Il TOMAV EXPERIENCE – Torre di Moresco Centro Arti Visive, in collaborazione con la Fondazione Filiberto e Bianca Menna (Salerno-Roma) e con il Museo Venanzio Crocetti (Roma) lasciano vedere Geometrie di luce, una importante antologica di Claudio Rotta Loria negli spazi della Torre di Moresco (AN).
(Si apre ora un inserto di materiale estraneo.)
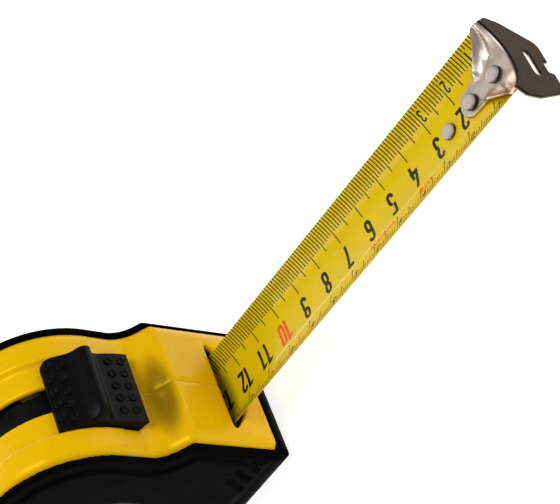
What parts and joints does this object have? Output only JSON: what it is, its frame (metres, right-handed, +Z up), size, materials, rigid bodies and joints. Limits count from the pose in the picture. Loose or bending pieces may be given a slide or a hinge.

Muovendo da un nucleo di opere realizzate sul finire degli anni Sessanta (si pensi alle straordinarie Superfici interattive del 1968 e alle Rotazioni del quadrato realizzate nel 1969), periodo in cui Claudio Rotta Loria orienta il proprio discorso sul colore, sulla forma geometrica, sulle forze e sui dati elementari della pittura intesa come atto mentale, l’esposizione evidenzia il modus operandi di un intellettuale totale che dilata l’orizzonte riflessivo e creativo nell’ambito di importanti considerazioni sulla luce, portata a ingrediente essenziale del lavoro e a fattore capace di innescare mobilità, cinetismo controllato da regole di natura temporospaziale. Agli anni Settanta risalgono infatti le Strutture reticolari complesse a pluripercezione (1970) e i Cromoplastici (1970) dove la fluorescenza cromatica porta l’osservatore a percepire accurati effetti di vibrazione, seguiti dalle Superfici a interferenza luminosa (1970) dove Rotta Loria esplora analiticamente l’azzeramento percettivo della carta (importanti, di questo periodo, anche i vari interventi plastici nello spazio della vita – si pensi almeno all’Intervento d’ambiente Q 1.0 del 1970 e alla Porta del cielo del 1972) e dalle varie spazializzazioni di forme geometriche (1971) che estroflettono lo spazio perfetto della superficie per dar luogo a dispositivi vibranti, a programmazioni visuali capaci di sollecitare l’occhio del fruitore e di risucchiarlo in un ambiente geometrico dall’immota mobilità.

Se a partire dagli anni Ottanta (l’artista lavora da sempre per cicli aperti che salgono le scale del tempo per riversarsi sul pulsante presente), con gli Spazi di trame e gli  Spazi di tensioni l’artista indaga il potere emotivo del colore, sempre vigilato da cinture scientifiche – «inizialmente le opere sono percorse da corti segni a pastello sovrapposti (prodotto del breve e sempre uguale movimento del braccio e della mano), in seguito, da a una scrittura-pittura di un mantra che, in sintonia col respiro, ritma l’atto del dipingere» – che richiamano alla memoria alcune conquiste del primo Novecento e pongono al centro dell’attenzione potenti ambiguità percettive, con le geografie poetiche realizzate a partire dal 2001, Rotta Loria crea nuovi strumenti di misura che saltano il fosso del geometrico e del geografico per concepire un discorso prossimo all’enigma della frantumazione, alla commistione di piani e alla contaminazione, all’interruzione, alla fluidificazione e al frammento.
Memori degli spazi aperti che caratterizzano gli straordinari Interventi d’ambiente (1970-1972) sono le installazioni e i vari Equatori che Claudio Rotta Loria realizza a partire dal 2001, opere il cui impianto interno «rappresenta un modo per pensare il mondo nei termini di una suggestione “geografica” di grande respiro ai limiti dell’astrazione».